In the impossible precision of the game, his last 11 fractions in the 400-meter laps went like this: 29.50, 29.12, 29.34, 29.34, 29.00, 29.32, 29.10, 29.07, 29.18, 29.52, 29.47. It was that 29.10 tucked in the middle that pushed Kramer past Bloemen and told the Dutch fans in their hopeful orange that Kramer was just as ruthless at 31 as he had been at 27 and at 23.
As his lead grew from there with each lap, reaching its 1.85 seconds by the end, it looked clear that those in the joint were watching a rare Olympian among rare Olympians, and that soon, Kramer would finish, round the turn with his index finger in the air, and later hop up to the podium, pump his arms and bounce around.
It also looked clear that this coming Thursday brims with promise.

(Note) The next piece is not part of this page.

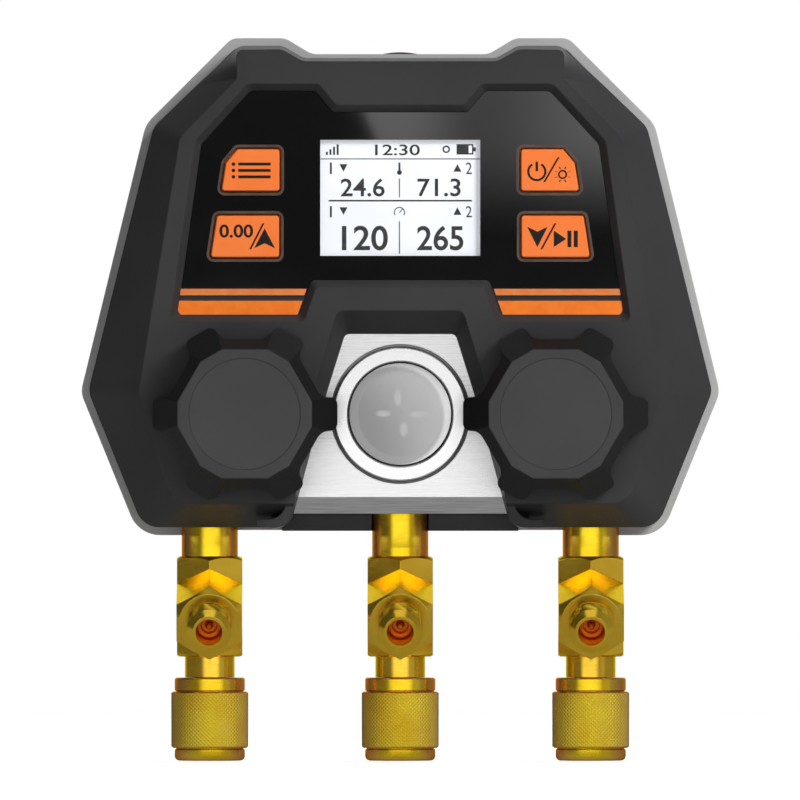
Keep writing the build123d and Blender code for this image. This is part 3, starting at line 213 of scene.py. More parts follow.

That’s when Kramer will chase a race in which he already has one silver medal (2014) and one of the most excruciating disqualifications in Olympic history (2010). In that 10,000 meters of Vancouver eight years ago, Kramer actually proved considerably the best skater, with the best time, but lost out when his coach directed him into the lane change that would wreak agony and burn in memory banks.
“I think it’s not a secret that it’s really important to me,” Kramer said, “but, you know, I think I won a lot in the Olympics, but I lost a lot as well. But for sure, it’s going to be a tough competition. . . . Yeah, for sure it’s important to me, but today was the 5K, the most important, and I really focused myself those last two-and-a-half laps.”
As the Dutch fans with their salvos agreed, there’s little like seeing Sven, focused on a last two-and-a-half laps.